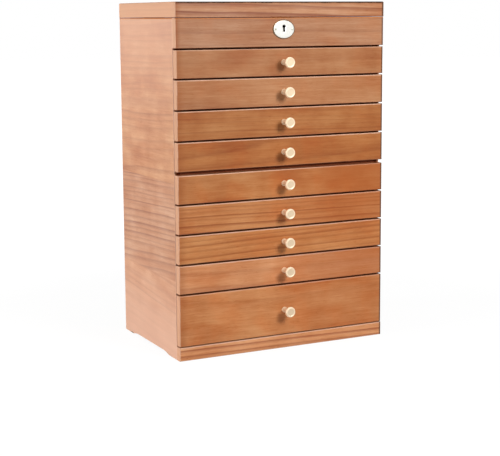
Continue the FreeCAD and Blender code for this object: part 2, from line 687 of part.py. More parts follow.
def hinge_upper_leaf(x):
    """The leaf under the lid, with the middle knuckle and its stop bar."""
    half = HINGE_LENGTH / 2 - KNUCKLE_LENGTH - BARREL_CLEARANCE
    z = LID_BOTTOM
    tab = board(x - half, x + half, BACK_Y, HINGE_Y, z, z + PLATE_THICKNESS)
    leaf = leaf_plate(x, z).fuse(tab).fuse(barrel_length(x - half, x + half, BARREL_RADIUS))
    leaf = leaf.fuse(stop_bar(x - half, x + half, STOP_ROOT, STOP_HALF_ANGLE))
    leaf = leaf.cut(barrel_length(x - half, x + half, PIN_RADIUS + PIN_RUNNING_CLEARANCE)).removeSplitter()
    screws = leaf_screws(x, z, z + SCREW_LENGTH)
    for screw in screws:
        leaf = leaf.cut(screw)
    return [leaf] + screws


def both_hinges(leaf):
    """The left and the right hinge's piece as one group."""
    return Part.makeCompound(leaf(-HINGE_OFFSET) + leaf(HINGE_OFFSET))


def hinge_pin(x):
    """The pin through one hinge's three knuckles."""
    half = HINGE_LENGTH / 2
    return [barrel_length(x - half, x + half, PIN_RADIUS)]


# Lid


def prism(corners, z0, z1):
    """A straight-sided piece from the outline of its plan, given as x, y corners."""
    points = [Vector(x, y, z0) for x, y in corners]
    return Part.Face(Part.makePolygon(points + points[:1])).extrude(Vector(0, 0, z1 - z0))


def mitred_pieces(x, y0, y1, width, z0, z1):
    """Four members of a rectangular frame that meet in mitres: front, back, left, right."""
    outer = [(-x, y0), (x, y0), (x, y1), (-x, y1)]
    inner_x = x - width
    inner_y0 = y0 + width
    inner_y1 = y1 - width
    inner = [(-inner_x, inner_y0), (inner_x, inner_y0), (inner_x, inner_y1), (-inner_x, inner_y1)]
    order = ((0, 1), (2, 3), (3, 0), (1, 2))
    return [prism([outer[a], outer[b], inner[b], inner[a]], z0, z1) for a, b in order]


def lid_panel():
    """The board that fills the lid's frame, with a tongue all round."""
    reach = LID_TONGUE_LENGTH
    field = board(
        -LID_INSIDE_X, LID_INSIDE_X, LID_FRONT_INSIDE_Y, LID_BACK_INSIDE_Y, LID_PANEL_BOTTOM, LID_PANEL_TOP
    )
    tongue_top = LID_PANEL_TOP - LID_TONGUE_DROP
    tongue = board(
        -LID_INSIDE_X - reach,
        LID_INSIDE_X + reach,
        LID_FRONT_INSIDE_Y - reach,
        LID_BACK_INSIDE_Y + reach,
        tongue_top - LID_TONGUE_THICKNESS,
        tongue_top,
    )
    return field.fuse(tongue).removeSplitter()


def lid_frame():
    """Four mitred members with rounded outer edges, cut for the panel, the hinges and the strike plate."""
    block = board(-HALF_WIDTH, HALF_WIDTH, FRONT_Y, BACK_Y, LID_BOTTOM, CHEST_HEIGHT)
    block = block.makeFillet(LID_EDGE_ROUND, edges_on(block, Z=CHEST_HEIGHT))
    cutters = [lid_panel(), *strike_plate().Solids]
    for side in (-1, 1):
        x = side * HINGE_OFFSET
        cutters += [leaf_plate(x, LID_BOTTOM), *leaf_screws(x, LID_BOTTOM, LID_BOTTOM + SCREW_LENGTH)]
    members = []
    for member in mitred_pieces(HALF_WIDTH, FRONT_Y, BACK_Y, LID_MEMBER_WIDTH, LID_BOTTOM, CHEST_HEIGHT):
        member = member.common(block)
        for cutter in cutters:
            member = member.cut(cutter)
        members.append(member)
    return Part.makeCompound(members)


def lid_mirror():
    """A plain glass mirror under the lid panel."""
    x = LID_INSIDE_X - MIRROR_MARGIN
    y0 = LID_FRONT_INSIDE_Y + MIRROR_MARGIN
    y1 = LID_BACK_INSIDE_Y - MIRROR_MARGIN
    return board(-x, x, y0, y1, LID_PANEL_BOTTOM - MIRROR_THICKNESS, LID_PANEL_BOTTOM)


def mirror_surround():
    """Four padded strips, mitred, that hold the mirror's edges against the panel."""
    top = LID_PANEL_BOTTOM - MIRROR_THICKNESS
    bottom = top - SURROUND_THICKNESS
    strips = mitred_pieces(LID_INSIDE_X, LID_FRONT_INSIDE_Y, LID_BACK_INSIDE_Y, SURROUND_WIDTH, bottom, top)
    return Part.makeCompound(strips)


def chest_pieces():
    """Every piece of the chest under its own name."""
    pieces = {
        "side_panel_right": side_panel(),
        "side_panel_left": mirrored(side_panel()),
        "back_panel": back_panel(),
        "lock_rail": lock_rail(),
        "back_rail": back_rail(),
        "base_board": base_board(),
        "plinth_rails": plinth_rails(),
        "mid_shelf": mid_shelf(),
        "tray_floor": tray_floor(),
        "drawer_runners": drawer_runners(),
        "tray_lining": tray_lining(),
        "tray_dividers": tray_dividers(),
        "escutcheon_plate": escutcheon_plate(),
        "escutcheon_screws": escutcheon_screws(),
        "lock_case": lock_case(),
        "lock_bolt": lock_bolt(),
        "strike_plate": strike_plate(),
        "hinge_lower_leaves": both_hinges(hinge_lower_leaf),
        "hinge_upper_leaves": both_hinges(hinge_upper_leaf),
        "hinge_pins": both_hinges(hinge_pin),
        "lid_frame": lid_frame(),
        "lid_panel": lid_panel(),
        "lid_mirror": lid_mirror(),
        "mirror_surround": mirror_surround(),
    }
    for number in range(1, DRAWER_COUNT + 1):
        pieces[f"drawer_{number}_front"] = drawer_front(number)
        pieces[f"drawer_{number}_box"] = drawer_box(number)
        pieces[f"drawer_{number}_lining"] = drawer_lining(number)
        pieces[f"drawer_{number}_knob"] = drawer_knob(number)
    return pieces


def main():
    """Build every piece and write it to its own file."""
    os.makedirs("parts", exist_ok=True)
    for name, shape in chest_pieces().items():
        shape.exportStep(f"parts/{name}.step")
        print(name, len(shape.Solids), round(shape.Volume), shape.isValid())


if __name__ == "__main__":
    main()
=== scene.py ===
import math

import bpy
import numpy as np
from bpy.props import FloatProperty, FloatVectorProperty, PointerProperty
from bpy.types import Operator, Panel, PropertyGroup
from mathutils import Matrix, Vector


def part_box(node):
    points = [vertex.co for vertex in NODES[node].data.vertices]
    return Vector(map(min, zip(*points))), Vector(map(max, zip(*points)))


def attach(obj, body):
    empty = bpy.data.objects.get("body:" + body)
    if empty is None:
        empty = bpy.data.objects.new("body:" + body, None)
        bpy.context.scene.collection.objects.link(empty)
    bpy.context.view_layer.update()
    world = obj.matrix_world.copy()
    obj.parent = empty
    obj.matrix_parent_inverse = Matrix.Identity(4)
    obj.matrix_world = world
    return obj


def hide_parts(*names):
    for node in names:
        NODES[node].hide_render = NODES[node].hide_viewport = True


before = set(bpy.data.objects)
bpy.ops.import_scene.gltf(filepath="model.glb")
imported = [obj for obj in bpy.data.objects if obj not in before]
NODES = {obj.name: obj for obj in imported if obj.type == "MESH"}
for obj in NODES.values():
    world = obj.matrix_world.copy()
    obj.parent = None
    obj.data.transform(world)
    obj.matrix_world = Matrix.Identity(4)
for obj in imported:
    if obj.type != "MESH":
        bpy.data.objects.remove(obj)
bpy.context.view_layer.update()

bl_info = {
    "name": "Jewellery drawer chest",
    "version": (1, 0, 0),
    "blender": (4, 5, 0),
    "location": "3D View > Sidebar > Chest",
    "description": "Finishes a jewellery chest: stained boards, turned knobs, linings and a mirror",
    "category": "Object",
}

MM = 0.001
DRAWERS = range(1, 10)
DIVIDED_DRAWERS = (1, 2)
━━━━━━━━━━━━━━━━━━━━
Return every line from the one holding "len(shape.Solids), round(shape.Volume), shape.isValid())" through the end of the data, exactly as it appears, with both ends kept and nothing else.

▶ Result of the exercise
        print(name, len(shape.Solids), round(shape.Volume), shape.isValid())


if __name__ == "__main__":
    main()
=== scene.py ===
import math

import bpy
import numpy as np
from bpy.props import FloatProperty, FloatVectorProperty, PointerProperty
from bpy.types import Operator, Panel, PropertyGroup
from mathutils import Matrix, Vector


def part_box(node):
    points = [vertex.co for vertex in NODES[node].data.vertices]
    return Vector(map(min, zip(*points))), Vector(map(max, zip(*points)))


def attach(obj, body):
    empty = bpy.data.objects.get("body:" + body)
    if empty is None:
        empty = bpy.data.objects.new("body:" + body, None)
        bpy.context.scene.collection.objects.link(empty)
    bpy.context.view_layer.update()
    world = obj.matrix_world.copy()
    obj.parent = empty
    obj.matrix_parent_inverse = Matrix.Identity(4)
    obj.matrix_world = world
    return obj


def hide_parts(*names):
    for node in names:
        NODES[node].hide_render = NODES[node].hide_viewport = True


before = set(bpy.data.objects)
bpy.ops.import_scene.gltf(filepath="model.glb")
imported = [obj for obj in bpy.data.objects if obj not in before]
NODES = {obj.name: obj for obj in imported if obj.type == "MESH"}
for obj in NODES.values():
    world = obj.matrix_world.copy()
    obj.parent = None
    obj.data.transform(world)
    obj.matrix_world = Matrix.Identity(4)
for obj in imported:
    if obj.type != "MESH":
        bpy.data.objects.remove(obj)
bpy.context.view_layer.update()

bl_info = {
    "name": "Jewellery drawer chest",
    "version": (1, 0, 0),
    "blender": (4, 5, 0),
    "location": "3D View > Sidebar > Chest",
    "description": "Finishes a jewellery chest: stained boards, turned knobs, linings and a mirror",
    "category": "Object",
}

MM = 0.001
DRAWERS = range(1, 10)
DIVIDED_DRAWERS = (1, 2)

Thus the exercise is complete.